Notice that we have not appended another \li control, rather we have modified the \li control already present as part of the “style-restatement controls” (although we could have appended another \li control, which would override the first one).

As explained above, an RTF reader that does not understand styles will simply interpret the formatting controls and ignore the \sn style control. The fact that this list of formatting controls no longer corresponds with those in the style definition will be of no concern.

Parsing Local Overrides in the Presence of Styles

Things get more complicated for an RTF reader that does know about styles. How is it to interpret the combination of a \sn style control plus a series of direct formatting controls which differ from those in the style definition?

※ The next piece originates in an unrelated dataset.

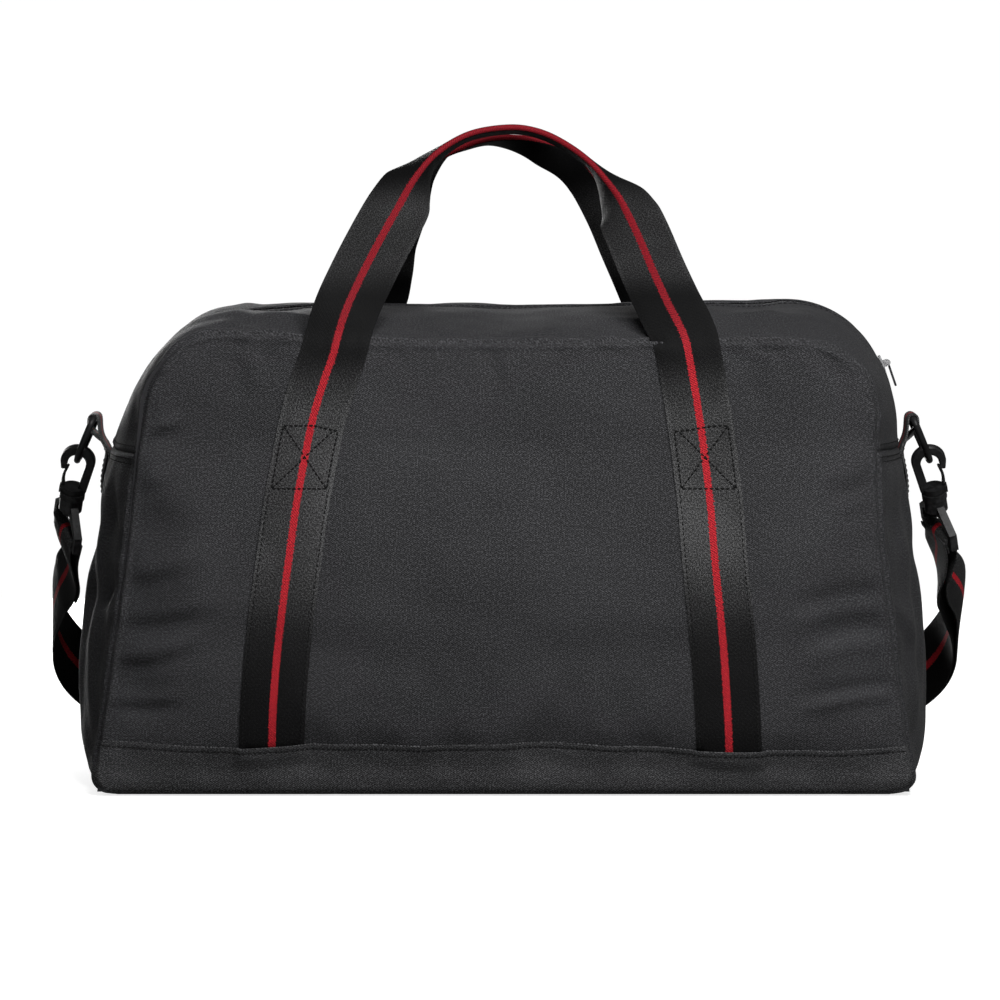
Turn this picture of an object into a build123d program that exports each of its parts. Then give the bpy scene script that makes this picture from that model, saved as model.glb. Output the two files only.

Word treats discrepancies between the direct formatting controls and the style definition as direct formatting overrides. InDesign does the same, which is why RTF text placed in InDesign often ends up with those little “+” signs next to the style name, indicating that paragraphs have local formatting overrides (sometimes these can be quite obscure and infuriating).

In other words, the interpretation is “the document author has applied a style and then added local formatting overrides”.

Most RTF Parsers Take the Lazy Approach

The complexity of tracking styles and local overrides might be why many RTF readers simply ignore the style table and style controls altogether and revert to simply interpreting the direct formatting controls, which according to the RTF specification, have the final say on formatting. Apple’s system-level RTF parser is one example.

This practice gets the formatting right, but completely ignores the structural value of styles.

And in the world of professional publishing, styles correctly applied are valuable for the way they make clear the structure of a document. Structure then drives formatting. Formatting (i.e. visual appearance) then reflects structure.

All of us who read books or magazines (or websites) are accustomed to inferring structure from visual appearance.

In future blog posts we will look at some of the challenges in parsing RTF files.